De: David Afonso - "Bolhão e Bom Sucesso"
Diz Rui Rio que a diferença entre o Bolhão e do Bom Sucesso está no "peso institucional" e no estado de conservação de cada um deles e que isso justificará as diferentes abordagens de reabilitação e os diferentes custos inerentes. Ora, não discordando de nenhuma destas afirmações, devo dizer que nenhumas delas é determinante. O problema é que no Bolhão, ao contrário do Bom Sucesso (julgo eu), pretende-se fazer uma obra radical que implica a construção de um parque de estacionamento subterrâneo e acrescentar valências habitacionais). Façamos um exercício e abordemos a questão de outra maneira: se eliminássemos do programa o parque de estacionamento quanto mais barata ficava a obra? Se calhar barata o suficiente para não justificar a concessão do espaço por 50 anos. É irracional construir um parque de estacionamento no centro da cidade onde existe uma importante estação da rede de Metro praticamente dentro do mercado. Os parques de estacionamento associados a estações de Metro fazem sentido na periferia como estratégia de retenção do tráfego e não nos centros históricos. É irracional e entra em colisão com o desafio de o Porto de reduzir em cerca de 35% o consumo e emissão de carbono. Não me parece que estejamos a falar de um equipamento imprescindível, qualquer pessoa transporta com facilidade as pequenas compras e para as grandes compras ou para casos de mobilidade reduzida sai mais barato contratualizar um serviço de entrega ao domiclio (solução que uma associação de comerciantes poderia coordenar para todo o comércio da Baixa e centro histórico) do que construir um estacionamento subterrâneo por debaixo de um edifício histórico.

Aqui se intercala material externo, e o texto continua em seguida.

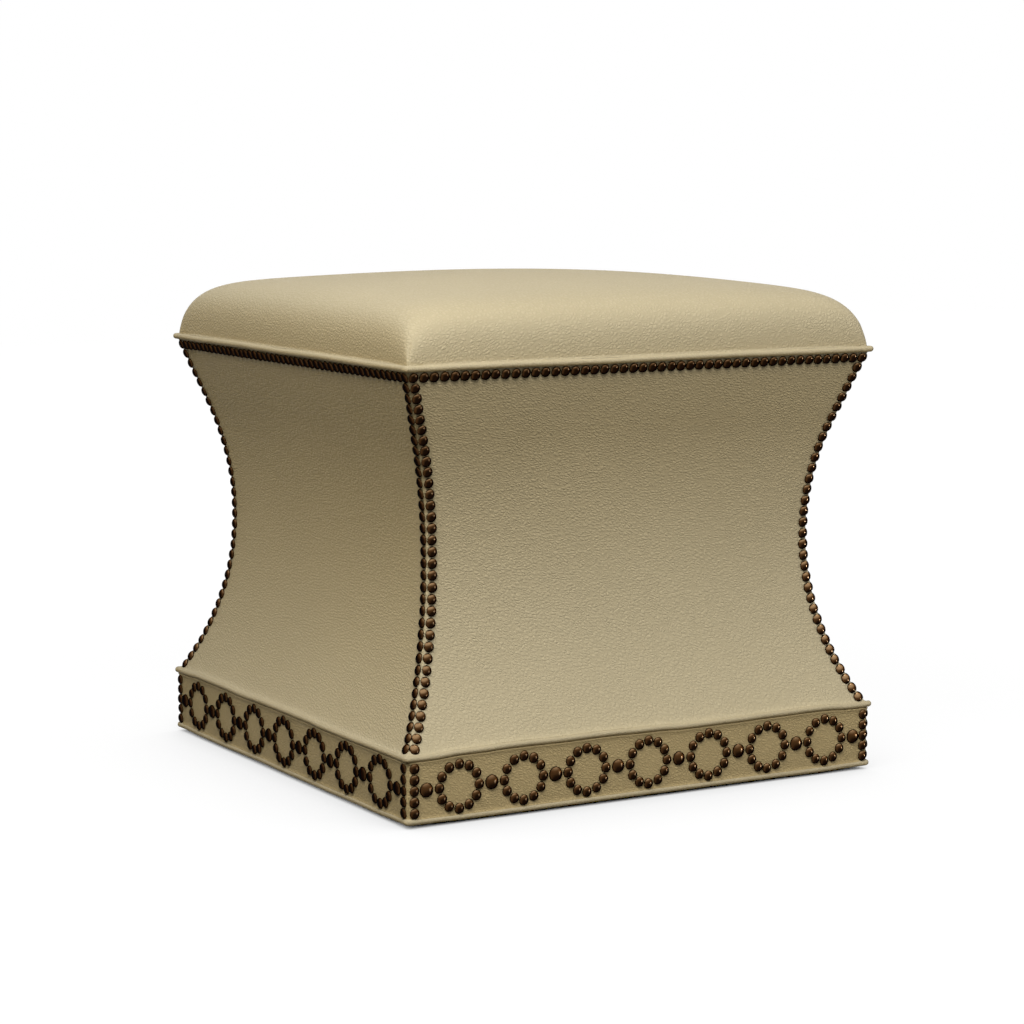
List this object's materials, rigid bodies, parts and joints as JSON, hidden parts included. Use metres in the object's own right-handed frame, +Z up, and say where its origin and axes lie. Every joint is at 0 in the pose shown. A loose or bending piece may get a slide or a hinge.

O que acabei de dizer também é válido para a facção dos protestos que se limitam a contrapor o projecto do arq. Massena ao da TCN. Esta não foi a maneira mais feliz de orientar a contestação porque afunilou o debate para duas soluções que defendem basicamente o mesmo: tenho alguma dificuldade em perceber como o projecto do arq. Massena consegue conciliar a abertura de um fosso para o estacionamento com a preservação integral do espaço. E este afunilamento foi prejudicial porque acabou por dar alento à solução da TCN. Deste debate tipo "Dupond e Dupont" foram excluídas terceiras vias para a reabilitação do Bolhão. É claro que devemos assacar o principal da responsabilidade à autarquia que não quis envolver a cidade no debate e agiu, tal como continua a agir, de uma forma pouco prudente. Mas a cidade também se deixou dormir e quando acordou já o processo ia adiantado, talvez demasiado adiantado até. Como lembrou a Luísa Moreira, apenas alguns contestaram o concurso. Esse teria sido o momento ideal para o debate (já agora: alguém sabe onde posso consultar o programa do concurso e as actas do júri?). Neste momento, temo que já se tomaram decisões irreversíveis que muito nos irão custar (seria um sinal de boa fé se a autarquia publicasse na íntegra o contrato entretanto assinado com a TCN).
O Bolhão neste momento pode ser tudo. Queremos um mercado tradicional? Um mercado sofisticado? Nem uma coisa nem outra? Um Clérigo's Shopping? Queremos um centro cívico? Mil e uma possibilidades existirão para além da TCN e do arq. Massena. Se a cidade tivesse sido convidada a participar na escolha das premissas do concurso público hoje o debate poderia ser outro. Já se deram aqui muitos exemplos do que o Bolhão poderia ser, aqui vai outro: o Mercado Adolpho Lisboa (1883) em Manaus está a ser reabilitado para continuar a funcionar como mercado tradicional e como… pólo do Museu da Cidade! Ora aí está uma solução interessante.
PS: Ocorreu-me agora que se a Byblos não chegar a acordo com a Bragaparques para instalar na Praça de Lisboa (e não se pode mudar o nome da coisa?;) a maior livraria do país, tem uma excelente alternativa no Bolhão (sempre é preferível a um hipermercado) ou no Bom Sucesso. Cultura e peixe podem conviver pacificamente. Há que pensar de uma forma divergente.